Михаил Афанасьевич, конечно, в эти прелести верит скромнее, хотя и поддакивает своей любимой, своей ненаглядной, своей счастливой, своей хлопотливой жене.

И оказывается, разумеется, прав.

С удивительной быстротой, всего месяц спустя, а не год или два, приходит заключение Тихонова-Сереброва, в котором “Жизнь господина де Мольера” разбивается в прах.

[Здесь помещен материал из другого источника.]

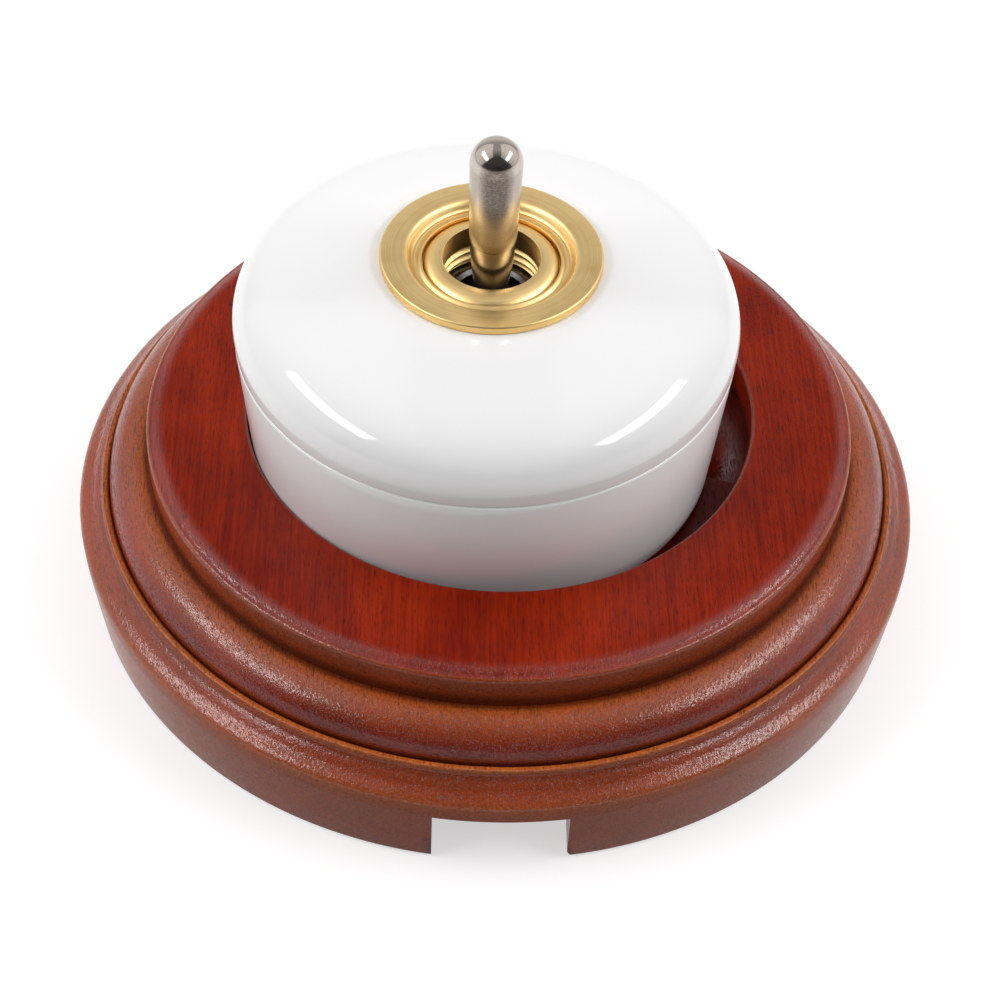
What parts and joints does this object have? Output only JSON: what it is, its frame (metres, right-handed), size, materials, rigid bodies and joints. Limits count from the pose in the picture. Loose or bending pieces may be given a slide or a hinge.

Потрясение страшное! Потрясение так и рубит его топором. И хотя его биограф из Ленинграда к тому времени перебирается снова в Москву, по-видимому, примерным поведением заслуживши прощение, он не в силах тащиться к нему и диктует письмо, возможно, и на этот раз для потомства:

“Ну-с, у меня начались мольеровские дни. Открылись они рецензией Т. В ней, дорогой Патя, содержится множество приятных вещей. Рассказчик мой, который ведёт биографию, назван развязным молодым человеком, который верит в колдовство и чертовщину, обладает оккультными способностями, любит альковные истории, склонен к роялизму! Но этого мало. В сочинении моём, по мнению Т., “довольно прозрачно проступают намёки на нашу советскую действительность”!! Е.С. и К., ознакомившись с редакторским посланием, впали в ярость, и Е.С. даже порывалась идти объясняться. Удержав её за юбку, я еле отговорил её от этих семейных действий. Затем сочинил редактору письмо. Очень обдумав дело, счёл за благо боя не принимать. Оскалился только по поводу формы рецензии, но не кусал. А по существу сделал так: Т. пишет, что мне, вместо моего рассказчика, надлежало поставить “серьёзного советского историка”. Я сообщил, что я не историк, и книгу переделывать отказался. Т. пишет в том же письме, что послал рукопись в Сорренто. Итак, желаю похоронить Жана-Батиста Мольера. Всем спокойней, всем лучше. Я в полной мере равнодушен к тому, чтобы украсить своей обложкой витрину магазина. По сути дела, я — актёр, а не писатель. Кроме того люблю покой и тишину. Вот тебе отчёт о биографии, которой ты заинтересовался”.